Why Publish Data?

Data are first class research objects, the publication of which provide immediate benefit to authors in terms of elevating their scholarly profile and longer-term benefits to the scientific institution in terms of more effective and trustworthy knowledge acquisition. EDI works with the informatics community to realize these objectives.

Receive attribution

Publishing data in a repository clarifies who should receive credit in the form of citation or co-authorship when others use the data. Prior publication of data in a repository can help protect a data author from having their data misattributed. Researchers who publish data are more likely to be invited as co-authors on publications using the data and can increase research impact and citation rate. [2, 9, 10, 11]

Articles citing data published in the EDI Repository are automatically cross referenced to research profiles (e.g. ORCiD, Google Scholar) and are displayed on data package landing page under the Journal Citations section.

Meet requirements

Journals are increasingly requiring submission of supporting data with article publication.Likewise, funding agencies are increasingly requiring evidence of data publication in prior-support sections of proposals [8, 13]. These requirements facilitate confidence in the research findings and provide a higher return on investment. Surveys have shown that public trust in scientific research is enhanced when the supporting data is made available [3, 7].

EDI tools simplify reporting:

  • Package Tracker - List and plot downloads of a published data package.
  • Site Report - List references to all data packages published by a research site. Currently only available to LTER sites.
  • Upload Report - List references to all data packages published by a research site within a specified time frame. Currently only available to LTER sites.
  • Retrieve Citation Metrics - Get journal citations referencing a data publication.

Improve data management

Published data have extra consistency checks, are immutable, and versioned . Without such steps data corruption (computer errors and inadvertent edits) can go undetected.

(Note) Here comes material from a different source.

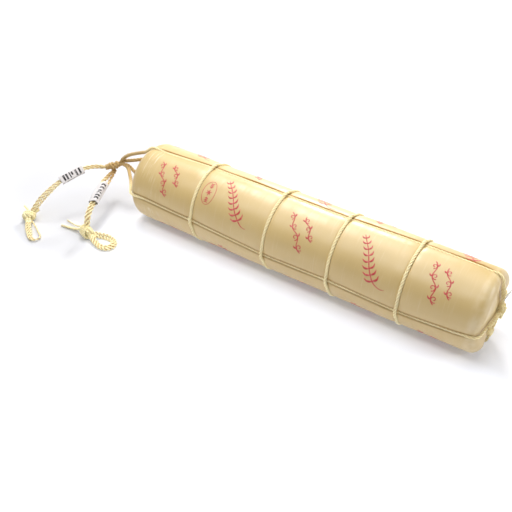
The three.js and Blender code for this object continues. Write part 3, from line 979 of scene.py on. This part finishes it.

Moreover, it is easy to unknowingly base analyses on different versions of a dataset. Development of formal versions and quality indicators, such as checksums, avoid these problems [8].

It is common for researchers to return to old datasets they, themselves, collected in the past in order to apply them to new theories. However, if the data are not published with suitable metadata, the data can quickly become unreadable or uninterpretable (due to data file format changes, computer glitches, forgetting the details), even by the researcher who originally collected the data.

The most frequent users of data are the subsequent graduate students in the same research group. If the data are not formally published, they are usually lost upon graduation. It saves time and effort to publish the data once, while the details are still fresh.

Enable new scientific insight

Without data, science is just philosophy. Many theories require data beyond the capabilities of any single individual to collect them, so publishing data advances the science as a whole by helping provide the needed data resources [1, 4, 5, 6]. Additionally, the demand for reproducible research and open collaborative science depends on findable and accessible data provided by data repositories.

EDI tools enable reuse: * Code Generation - Read data into common computational languages (e.g. R, Python, MatLab). This service is available on data package landing pages under the "Code Generation" section. * EDIutils - An R package for accessing data in the EDI repository.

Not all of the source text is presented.